Its Trading Symbol Is GROW. And It Is.

This article is from the archive of The New York Sun before the launch of its new website in 2022. The Sun has neither altered nor updated such articles but will seek to correct any errors, mis-categorizations or other problems introduced during transfer.

The New York Sun

KEVIN KENNEDY
PUBLISHER
COOLCAT REPORT.COM


COMPANY: U.S. Global Investors
TICKER: GROW (Nasdaq)
PRICE: $12.65 (as of 4 p.m. yesterday)
52-WEEK RANGE: $4.39-$20
MARKET CAPITALIZATION: $94.7 million


Kevin Kennedy is the publisher of the Coolcat Explosive Small Cap Growth Stock Repot. U.S Global Investors is a mutual fund management and investment advisory firm. Mr. Kennedy spoke to David Dalley of The New York Sun about why he thinks GROW is a strong investment.


What does GROW do?


They’re an asset management company. They have 13 mutual funds that they run, and they do private client accounts, too. They have some strength in small-cap and emerging markets, and that’s one reason that they’ve done well.


Why do you like the stock?


GROW made the screens in the Coolcat Explosive Small Cap Growth Stock Report in early December. The stock was pretty sleepy until November and hadn’t averaged 100,000 in daily volume in any week since December 2004 until the week of November 7-11. It hasn’t had a week since where it averaged less than 100,000 in daily volume.


For the Small Cap report, we look for stocks making new highs, stocks which show volume growth, which are priced below $15, which have a low trading float, etc. – small companies with low market caps. A low float means little supply, and in a context of growing demand that equals a rising price.


This stock to me seems to be a likely acquisition target for a bigger fish. What people are interested in is that these guys have live customers. Someone else can leverage off that. It wouldn’t surprise me, for example, to see mergers between asset managers and discount brokers at some point. Even a company like Dow Jones, which is just a content provider basically, would certainly be interested in GROW’s customer base.

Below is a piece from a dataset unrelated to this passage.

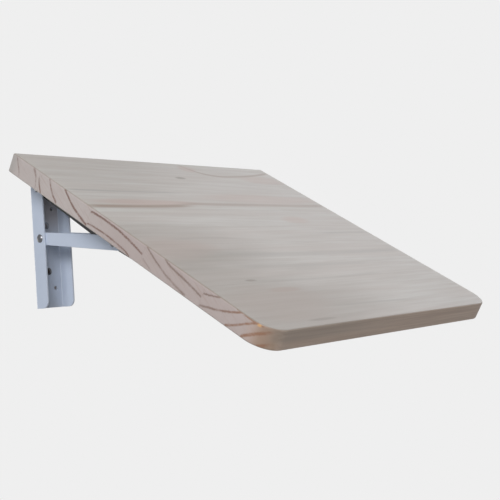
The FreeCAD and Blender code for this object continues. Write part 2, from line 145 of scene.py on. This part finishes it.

What are the fundamentals like?


GROW has a $96 million market cap. It got our attention at about $12.The 50-day moving average is $15.70, so it’s trading now at about $3 below that. Last May it was trading at $4, and it went as high as $20 on February 6. We tried to buy it for the last couple months, but it shot ahead. We’ve been adding to it recently on the way back down.


Revenues and earnings are growing rapidly, and the stock has nice double-digit margins. Earnings in the second quarter reported February 14 jumped 220% and revenues were up 89% over the same quarter a year earlier.


Is it a good buy at current prices?


On basic terms, it’s a pretty cheap company – $96 million is not a lot to pay for a company that has about $3.8 billion in assets under management. Somebody looking to sink their teeth into those assets wouldn’t blink at paying that price. That in itself will push valuations higher.


You also have strength in the markets that these guys are focused in. The funds they have invested in emerging markets, and they have some small-cap funds, too. Both those areas are doing very well.


What are the risks?


At this point, the uncertainty is that you don’t know where, precisely, the pullback will bottom out. Also, their fortunes are tied fairly tightly to the stock market, and specifically to the sectors they’re focused on, and if we have a big bear market, then that could hurt them. But I don’t see that happening.